Partisan d’une réalisation directe des objectifs socialistes, Erich Fromm se réclame de la pensée anarchiste, qu’il prive cependant de sa seule rationalité possible : la pratique de la violence préalable, et tombe, alors, dans un puéril réformisme social-démocrate. Du marxisme, il ne retient que la conception de l’authenticité humaine et les concepts permettant de juger la société capitaliste en terme d’aliénation : tout Marx, hormis le révolutionnaire, ce qui est tout de même beaucoup ! C’est ainsi qu’il élimine délibérément Lénine et sa dictatude du prolétariat, en les considérant comme responsables de la dégénérescence stalinienne.

Une idée, cependant, retient l’attention : celle qui affirme, puisque les causes du mal sont multiples et imbriquées entre elles, « la nécessité’ de changements simultanés à l’intérieur de chaque domaine. Tout changement, lit-on, serait en effet rendu inefficace par la concentration des efforts dans un seul domaine, à l’exclusion des autres. Et c’est bien là que semble reposer l’un des obstacles majeurs aux progrès de  l’humanité…. Il est incontestable qu’un seul pas en avant accompli en même temps dans tous les domaines, entraînerait des résultats plus durables et d’une plus grande portée, qu’une avance souvent précaire réalisée en un seul domaine. Des milliers d’années marquées par les échecs successifs de « progrès isolés » devraient nous fournir une convaincante leçon ». Il semble qu’en refusant la théorie du socialisme dans un seul domaine, aussi pernicieuse que celle du socialisme dans un seul pays, Erich Fromm ait bien vu le danger de toute prise de position visant à « unidimensionnaliser » l’homme et la société, qu’il s’agisse de l’économisme, de l’idéalisme ou encore du nationalisme. Mais parler de simultanéité d’évolution dans tous les domaines (comme dans tous les pays) témoigne d’une méconnaissance totale de la loi du développement inégal selon laquelle l’évolution s’opère, dans chaque domaine (ou pays) à des rythmes différents, s’engage d’abord dans un domaine (ou un pays) particulier avant de se répercuter plus ou moins rapidement dans d’autres domaines (ou pays) où se produira un nouveau débordement vers un degré d’évolution supérieur.

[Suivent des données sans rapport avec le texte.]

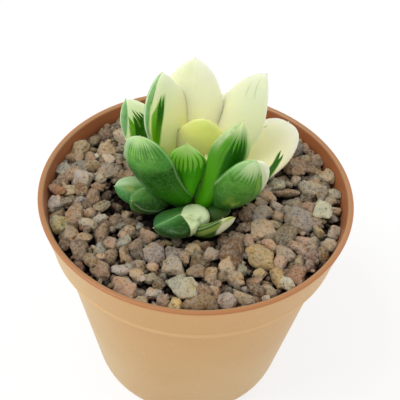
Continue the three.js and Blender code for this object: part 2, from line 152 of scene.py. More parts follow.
class Finish:
    """A material that is put together by adding nodes and passing their outputs on. The shader
    measures places in metres, so lengths in millimetres are multiplied by MM."""

    def __init__(self, name):
        self.material = bpy.data.materials.new(name)
        self.material.use_nodes = True
        self.nodes = self.material.node_tree.nodes
        self.links = self.material.node_tree.links
        self.shader = self.nodes["Principled BSDF"]
        self.place = self.nodes.new("ShaderNodeTexCoord").outputs["Object"]

    def feed(self, socket, value):
        """A number or colour is set on the socket, and another node's output is linked to it."""
        if isinstance(value, bpy.types.NodeSocket):
            self.links.new(value, socket)
        else:
            socket.default_value = value

    def set(self, **values):
        """Sockets of the shader, by name with _ for a space."""
        for name, value in values.items():
            self.feed(self.shader.inputs[name.replace("_", " ")], value)

    def math(self, operation, first, second=0.0, third=0.0):
        """One sum of numbers or outputs, by the name that the node gives to its kind."""
        node = self.nodes.new("ShaderNodeMath")
        node.operation = operation
        for socket, value in zip(node.inputs, (first, second, third)):
            self.feed(socket, value)
        return node.outputs[0]

    def plus(self, first, second):
        """The two added up."""
        return self.math("ADD", first, second)

    def less(self, first, second):
        """The first less the second."""
        return self.math("SUBTRACT", first, second)

    def times(self, first, second):
        """One multiplied by the other."""
        return self.math("MULTIPLY", first, second)

    def line(self, value, slope, start):
        """Start plus slope times the value."""
        return self.math("MULTIPLY_ADD", value, slope, start)

    def off(self, value):
        """How far the value is from 0, on either side."""
        return self.math("ABSOLUTE", value)

    def rise(self, value, low, high, start=0.0, end=1.0):
        """From start to end while the value goes from low to high, smooth at both ends."""
        node = self.nodes.new("ShaderNodeMapRange")
        node.interpolation_type = "SMOOTHSTEP"
        names = ("Value", "From Min", "From Max", "To Min", "To Max")
        for name, given in zip(names, (value, low, high, start, end)):
            self.feed(node.inputs[name], given)
        return node.outputs["Result"]

    def mix(self, share, first, second, blend="MIX"):
        """The first colour, with a share of the second laid over it."""
        node = self.nodes.new("ShaderNodeMix")
        node.data_type = "RGBA"
        node.blend_type = blend
        node.clamp_factor = True
        self.feed(node.inputs[0], share)
        self.feed(node.inputs[6], first)
        self.feed(node.inputs[7], second)
        return node.outputs[2]

    def noise(self, per_mm, detail=2.0, roughness=0.5, vector=None):
        """Soft random values about 0.5, in grains about 1 / per_mm millimetres across. With a
        vector of the maker's own, the scale is in that vector's units."""
        node = self.nodes.new("ShaderNodeTexNoise")
        node.inputs["Scale"].default_value = per_mm / MM if vector is None else per_mm
        node.inputs["Detail"].default_value = detail
        node.inputs["Roughness"].default_value = roughness
        self.feed(node.inputs["Vector"], self.place if vector is None else vector)
        return node.outputs[0]

    def cells(self, per_mm):
        """Distance to the nearest of many scattered points, 0 at a point."""
        node = self.nodes.new("ShaderNodeTexVoronoi")
        node.inputs["Scale"].default_value = per_mm / MM
        self.feed(node.inputs["Vector"], self.place)
        return node.outputs["Distance"]

    def chance(self, number):
        """A fixed random value from 0 to 1 for each whole number."""
        node = self.nodes.new("ShaderNodeTexWhiteNoise")
        node.noise_dimensions = "1D"
        self.feed(node.inputs["W"], number)
        return node.outputs["Value"]

    def value_of(self, name):
        """A number that the mesh carries on its points."""
        node = self.nodes.new("ShaderNodeAttribute")
        node.attribute_name = name
        return node.outputs["Fac"]

    def colour_of(self, name):
        """A colour that the mesh carries on its points."""
        node = self.nodes.new("ShaderNodeAttribute")
        node.attribute_name = name
        return node.outputs["Color"]

    def axes(self):
        """The place on the object as its x, y and z, in metres."""
        node = self.nodes.new("ShaderNodeSeparateXYZ")
        self.feed(node.inputs[0], self.place)
        return node.outputs[0], node.outputs[1], node.outputs[2]

    def vector(self, x, y, z):
        """Three numbers put together as one place."""
        node = self.nodes.new("ShaderNodeCombineXYZ")
        for socket, value in zip(node.inputs, (x, y, z)):
            self.feed(socket, value)
        return node.outputs[0]

    def bumps(self, height, depth_mm):
        """Small relief of the given depth where the height goes from 0 to 1."""
        node = self.nodes.new("ShaderNodeBump")
        node.inputs["Strength"].default_value = 1.0
        node.inputs["Distance"].default_value = depth_mm * MM
        self.feed(node.inputs["Height"], height)
        self.links.new(node.outputs["Normal"], self.shader.inputs["Normal"])


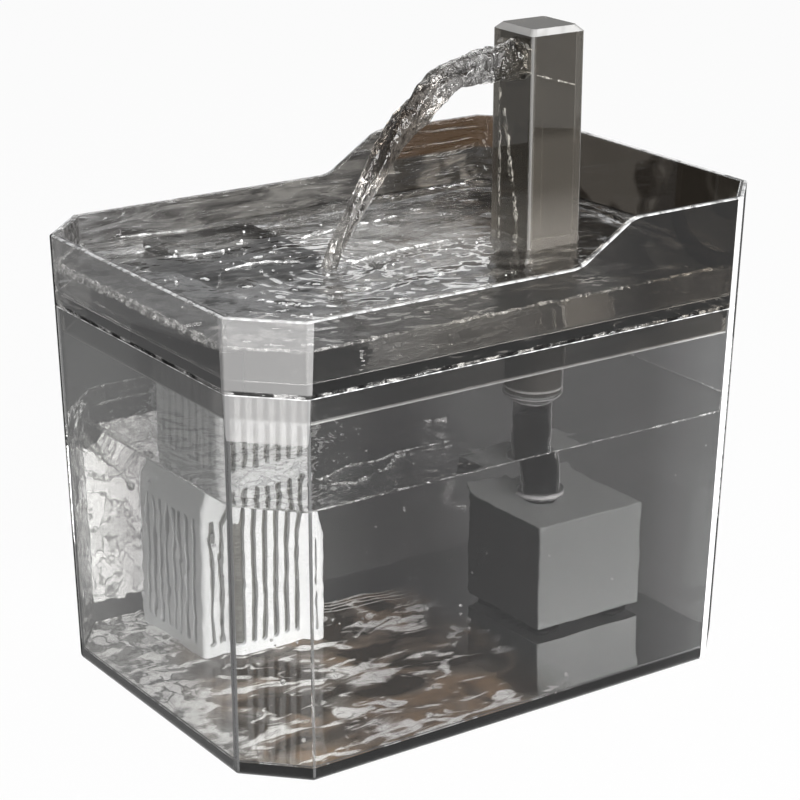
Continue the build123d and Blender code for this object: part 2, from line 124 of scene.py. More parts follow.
def lightCells(tree, sizeMm, stretch=(1, 1, 1)):  # wavy cells: distance from their edges, and a tone for each
    place, size = placeOn(tree), sizeMm * mm
    sway = addNode(tree, "ShaderNodeTexNoise", {"Vector": place, "Scale": 1.1 / size}).outputs["Color"]
    sway = addNode(tree, "ShaderNodeVectorMath", {0: sway, "Scale": 2.1 * size}, operation="SCALE").outputs[0]
    bent = addNode(tree, "ShaderNodeVectorMath", {0: place, 1: sway}, operation="ADD").outputs[0]
    bent = addNode(tree, "ShaderNodeMapping", {"Vector": bent, "Scale": stretch}).outputs["Vector"]
    inputs = {"Vector": bent, "Scale": 1 / size}
    edges = addNode(tree, "ShaderNodeTexVoronoi", inputs, feature="DISTANCE_TO_EDGE").outputs["Distance"]
    cells = addNode(tree, "ShaderNodeTexVoronoi", inputs).outputs["Color"]
    return edges, addNode(tree, "ShaderNodeSeparateColor", {"Color": cells}).outputs[0]


def ranged(tree, source, low, high, fromLow=0.0, fromHigh=1.0):
    inputs = {"Value": source, "From Min": fromLow, "From Max": fromHigh, "To Min": low, "To Max": high}
    return addNode(tree, "ShaderNodeMapRange", inputs).outputs["Result"]


def fadeIn(tree, value, startMm, endMm, most=1.0):
    return ranged(tree, value, 0.0, most, startMm * mm, endMm * mm)


def fadeOut(tree, value, startMm, endMm, most=1.0):
    return ranged(tree, value, most, 0.0, startMm * mm, endMm * mm)


def blended(tree, factor, colourA, colourB):
    return addNode(tree, "ShaderNodeMix", {0: factor, 6: colourA, 7: colourB}, data_type="RGBA").outputs[2]


def tinted(tree, colour, patches):  # lays tints, given as sRGB hex and mask, over a colour
    for hexText, mask in patches:
        colour = blended(tree, mask, colour, hexColour(hexText))
    return colour


def bumped(tree, height, depthMm, under=None):
    inputs = {"Height": height, "Distance": depthMm * mm}
    if under is not None:
        inputs["Normal"] = under
    return addNode(tree, "ShaderNodeBump", inputs).outputs["Normal"]


def lampsThrough(tree, glass, shadeHex):  # lets lamps light what stands inside
    path = addNode(tree, "ShaderNodeLightPath").outputs["Is Shadow Ray"]
    clear = addNode(tree, "ShaderNodeBsdfTransparent", {"Color": hexColour(shadeHex)}).outputs[0]
    return addNode(tree, "ShaderNodeMixShader", {0: path, 1: glass.outputs[0], 2: clear}).outputs[0]


def catchLight(tree, surface, marks):  # edges and lines, as hex and mask, that catch light or lie in shade
    for hexText, mask in marks:
        shine = addNode(tree, "ShaderNodeBsdfDiffuse", {"Color": hexColour(hexText)}).outputs[0]
        surface = addNode(tree, "ShaderNodeMixShader", {0: mask, 1: surface.outputs[0], 2: shine})
    return surface


def makePiece(name, points, faces, material, body=None, smooth=True):
    mesh = bpy.data.meshes.new(name)
    mesh.from_pydata([tuple(p) for p in points], [], faces)
    work = bmesh.new()
    work.from_mesh(mesh)
    bmesh.ops.remove_doubles(work, verts=work.verts, dist=1e-7)
    bmesh.ops.recalc_face_normals(work, faces=work.faces)
    work.to_mesh(mesh)
    work.free()
    mesh.polygons.foreach_set("use_smooth", [smooth] * len(mesh.polygons))
    piece = bpy.data.objects.new(name, mesh)
    scene.collection.objects.link(piece)
    mesh.materials.append(material)
    if body:
        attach(piece, body)
    return piece


def flatCard(name, centre, facing, width, height, material):  # a card of the studio, not of the fountain
    turned = Vector(facing).to_track_quat("Z", "Y").to_matrix()
    corners = [Vector((x * width / 2, y * height / 2, 0)) for x, y in ((-1, -1), (1, -1), (1, 1), (-1, 1))]
    corners = [Vector(centre) + turned @ corner for corner in corners]
    return makePiece(name, corners, [(0, 1, 2, 3)], material, smooth=False)


# Camera

camera = {
    "place": (648.457, -447.416, 365.189),  # mm
    "azimuth": 55.362,
    "elevation": 19.231,
    "roll": 0.236,
    "lens": 111.875,
}
turn, tilt, roll = (math.radians(camera[k]) for k in ("azimuth", "elevation", "roll"))
back = Vector((math.sin(turn) * math.cos(tilt), -math.cos(turn) * math.cos(tilt), math.sin(tilt)))
level = Vector((math.cos(turn), math.sin(turn), 0))
upright = back.cross(level)
sideways = math.cos(roll) * level + math.sin(roll) * upright
upward = -math.sin(roll) * level + math.cos(roll) * upright
cameraData = bpy.data.cameras.new("camera")
cameraData.lens = camera["lens"]
cameraData.sensor_width = 36
cameraData.clip_start = 0.02
cameraData.clip_end = 50
cameraObject = bpy.data.objects.new("camera", cameraData)
scene.collection.objects.link(cameraObject)
grid = Matrix((sideways, upward, back)).transposed().to_4x4()
cameraObject.matrix_world = Matrix.Translation(Vector(camera["place"]) * mm) @ grid
scene.camera = cameraObject
print("camera set")


# Studio: soft lamps, pale floor, white surroundings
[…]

C’est, en fait, une profonde ignorance des phénomènes politiques, de la nécessaire lutte des classes et des systèmes idéologiques pour le pouvoir, des principes du matérialisme historique et de la dialectique, qui empêche Erich Fromm d’envisager d’une manière réaliste « les voies qui mènent à la santé ».

Ouvrage remarquable en ce qui concerne les efforts de remise en valeur de la pensée humaniste, document d’une particulière acuité sur le caractère aliéné de l’existence capitaliste contemporaine, malgré l’application, parfois trop rigide des données de la psychanalyse individuelle aux faits sociaux, The Sane Society échoue à trouver la grande issue qui sauvera l’humanité. Nous avons préféré, quant à nous, l’honnête cri de désespoir marcusien, même s’il n’apporte pas non plus, d’autre « mode de sauvetage » que ce signal d’alarme lui-même, aux « réformettes » et aux hésitations référencielles d’Erich Fromm. Il est, pourtant dommage qu’une ouvre qui a su retenir le meilleur et rejeter le plus exécrable du freudisme, qui nous a donné l’impression de retrouver, à s’y méprendre quelquefois, la richesse et le ton des Manuscrits Economico-Philosophiques de Marx, ou de l’Homme unidimensionnel de Marcuse, se soit laissé aller trop souvent, tout en s’élevant par ailleurs contre ceux-ci, à la nostalgie rousseauiste du Paradis naturel primitif ou à l’apologie involontaire du super- capitalisme, comme en témoignent ses références illustrées à une théorie dont on voudrait éviter la trop célèbre actualité : la théorie de la… participation.

Mais l’essentiel était peut-être de revivifier la foi en l’homme et de manifester, une fois de plus, la volonté de mettre enfin l’industrie, la technique, les structures économiques, sociales, politiques et culturelles, les choses, en somme, au service de l’homme et non l’inverse.